The entire listing is to be repeated verbatim.

PROVIDED MATERIAL:
━━━━

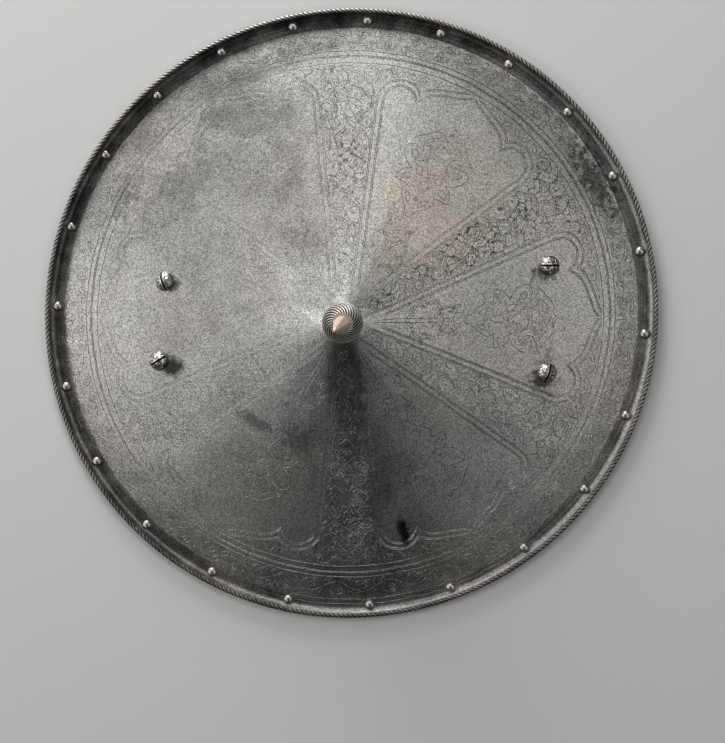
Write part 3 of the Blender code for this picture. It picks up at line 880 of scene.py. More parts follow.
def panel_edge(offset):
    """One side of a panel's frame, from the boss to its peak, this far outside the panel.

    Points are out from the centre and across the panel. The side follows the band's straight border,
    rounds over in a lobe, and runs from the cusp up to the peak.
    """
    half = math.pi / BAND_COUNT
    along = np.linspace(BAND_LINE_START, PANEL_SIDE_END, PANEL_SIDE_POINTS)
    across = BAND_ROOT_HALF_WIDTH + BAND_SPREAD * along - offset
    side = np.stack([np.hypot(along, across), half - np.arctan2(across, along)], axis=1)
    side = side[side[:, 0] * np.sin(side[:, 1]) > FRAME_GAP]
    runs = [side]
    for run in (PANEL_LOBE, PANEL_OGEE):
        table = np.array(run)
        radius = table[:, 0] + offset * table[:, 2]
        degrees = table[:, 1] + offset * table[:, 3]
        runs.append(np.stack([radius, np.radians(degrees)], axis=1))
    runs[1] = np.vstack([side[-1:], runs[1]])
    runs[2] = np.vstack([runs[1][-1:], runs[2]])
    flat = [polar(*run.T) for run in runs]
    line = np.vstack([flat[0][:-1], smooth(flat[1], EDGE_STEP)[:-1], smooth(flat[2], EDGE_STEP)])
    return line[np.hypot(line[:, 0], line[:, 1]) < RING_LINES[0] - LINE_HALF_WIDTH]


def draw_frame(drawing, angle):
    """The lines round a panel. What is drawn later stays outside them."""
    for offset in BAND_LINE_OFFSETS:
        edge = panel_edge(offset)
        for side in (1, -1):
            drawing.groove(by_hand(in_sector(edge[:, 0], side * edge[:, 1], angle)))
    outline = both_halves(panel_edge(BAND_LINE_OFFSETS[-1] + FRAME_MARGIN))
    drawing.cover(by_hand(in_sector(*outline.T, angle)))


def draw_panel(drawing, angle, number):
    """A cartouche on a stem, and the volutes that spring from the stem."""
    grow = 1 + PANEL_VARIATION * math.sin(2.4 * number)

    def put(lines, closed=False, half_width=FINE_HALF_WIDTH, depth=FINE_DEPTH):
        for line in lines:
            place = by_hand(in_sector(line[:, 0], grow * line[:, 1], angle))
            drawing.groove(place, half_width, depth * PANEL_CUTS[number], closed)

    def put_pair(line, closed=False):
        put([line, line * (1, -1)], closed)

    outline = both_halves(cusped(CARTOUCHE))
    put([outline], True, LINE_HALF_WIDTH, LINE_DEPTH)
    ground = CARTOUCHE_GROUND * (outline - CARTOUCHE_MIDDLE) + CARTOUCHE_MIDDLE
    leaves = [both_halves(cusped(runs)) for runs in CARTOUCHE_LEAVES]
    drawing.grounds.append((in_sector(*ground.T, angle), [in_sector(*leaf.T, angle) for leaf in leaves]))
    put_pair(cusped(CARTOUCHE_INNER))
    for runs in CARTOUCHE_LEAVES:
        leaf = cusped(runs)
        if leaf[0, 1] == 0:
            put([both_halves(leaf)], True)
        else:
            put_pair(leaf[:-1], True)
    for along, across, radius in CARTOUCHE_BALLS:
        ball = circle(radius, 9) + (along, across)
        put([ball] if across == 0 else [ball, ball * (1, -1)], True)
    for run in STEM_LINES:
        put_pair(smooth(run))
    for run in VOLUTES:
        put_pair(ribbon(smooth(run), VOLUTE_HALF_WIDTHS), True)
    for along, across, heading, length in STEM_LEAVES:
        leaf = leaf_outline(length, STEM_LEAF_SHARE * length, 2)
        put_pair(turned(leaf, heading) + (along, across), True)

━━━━

FINISHED TASK:
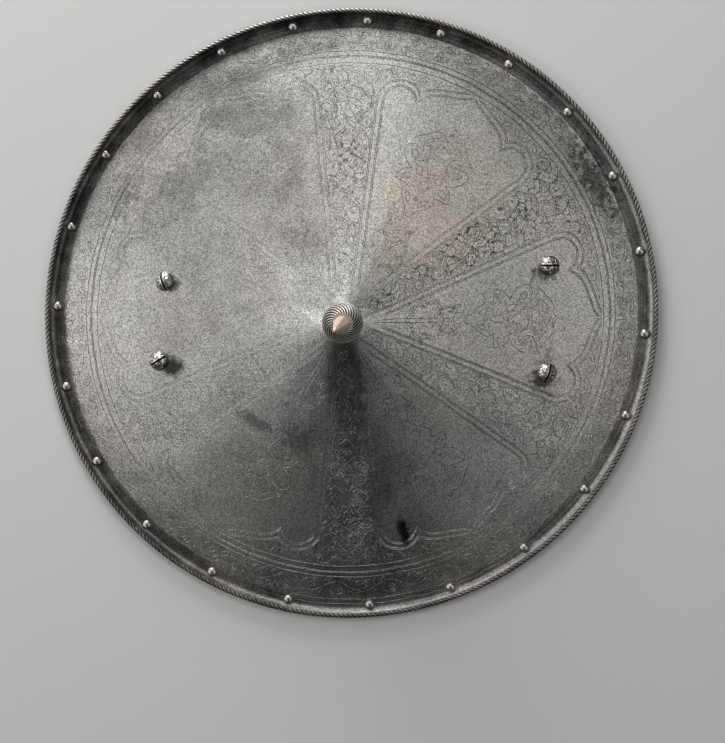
Write part 3 of the Blender code for this picture. It picks up at line 880 of scene.py. More parts follow.
def panel_edge(offset):
    """One side of a panel's frame, from the boss to its peak, this far outside the panel.

    Points are out from the centre and across the panel. The side follows the band's straight border,
    rounds over in a lobe, and runs from the cusp up to the peak.
    """
    half = math.pi / BAND_COUNT
    along = np.linspace(BAND_LINE_START, PANEL_SIDE_END, PANEL_SIDE_POINTS)
    across = BAND_ROOT_HALF_WIDTH + BAND_SPREAD * along - offset
    side = np.stack([np.hypot(along, across), half - np.arctan2(across, along)], axis=1)
    side = side[side[:, 0] * np.sin(side[:, 1]) > FRAME_GAP]
    runs = [side]
    for run in (PANEL_LOBE, PANEL_OGEE):
        table = np.array(run)
        radius = table[:, 0] + offset * table[:, 2]
        degrees = table[:, 1] + offset * table[:, 3]
        runs.append(np.stack([radius, np.radians(degrees)], axis=1))
    runs[1] = np.vstack([side[-1:], runs[1]])
    runs[2] = np.vstack([runs[1][-1:], runs[2]])
    flat = [polar(*run.T) for run in runs]
    line = np.vstack([flat[0][:-1], smooth(flat[1], EDGE_STEP)[:-1], smooth(flat[2], EDGE_STEP)])
    return line[np.hypot(line[:, 0], line[:, 1]) < RING_LINES[0] - LINE_HALF_WIDTH]


def draw_frame(drawing, angle):
    """The lines round a panel. What is drawn later stays outside them."""
    for offset in BAND_LINE_OFFSETS:
        edge = panel_edge(offset)
        for side in (1, -1):
            drawing.groove(by_hand(in_sector(edge[:, 0], side * edge[:, 1], angle)))
    outline = both_halves(panel_edge(BAND_LINE_OFFSETS[-1] + FRAME_MARGIN))
    drawing.cover(by_hand(in_sector(*outline.T, angle)))


def draw_panel(drawing, angle, number):
    """A cartouche on a stem, and the volutes that spring from the stem."""
    grow = 1 + PANEL_VARIATION * math.sin(2.4 * number)

    def put(lines, closed=False, half_width=FINE_HALF_WIDTH, depth=FINE_DEPTH):
        for line in lines:
            place = by_hand(in_sector(line[:, 0], grow * line[:, 1], angle))
            drawing.groove(place, half_width, depth * PANEL_CUTS[number], closed)

    def put_pair(line, closed=False):
        put([line, line * (1, -1)], closed)

    outline = both_halves(cusped(CARTOUCHE))
    put([outline], True, LINE_HALF_WIDTH, LINE_DEPTH)
    ground = CARTOUCHE_GROUND * (outline - CARTOUCHE_MIDDLE) + CARTOUCHE_MIDDLE
    leaves = [both_halves(cusped(runs)) for runs in CARTOUCHE_LEAVES]
    drawing.grounds.append((in_sector(*ground.T, angle), [in_sector(*leaf.T, angle) for leaf in leaves]))
    put_pair(cusped(CARTOUCHE_INNER))
    for runs in CARTOUCHE_LEAVES:
        leaf = cusped(runs)
        if leaf[0, 1] == 0:
            put([both_halves(leaf)], True)
        else:
            put_pair(leaf[:-1], True)
    for along, across, radius in CARTOUCHE_BALLS:
        ball = circle(radius, 9) + (along, across)
        put([ball] if across == 0 else [ball, ball * (1, -1)], True)
    for run in STEM_LINES:
        put_pair(smooth(run))
    for run in VOLUTES:
        put_pair(ribbon(smooth(run), VOLUTE_HALF_WIDTHS), True)
    for along, across, heading, length in STEM_LEAVES:
        leaf = leaf_outline(length, STEM_LEAF_SHARE * length, 2)
        put_pair(turned(leaf, heading) + (along, across), True)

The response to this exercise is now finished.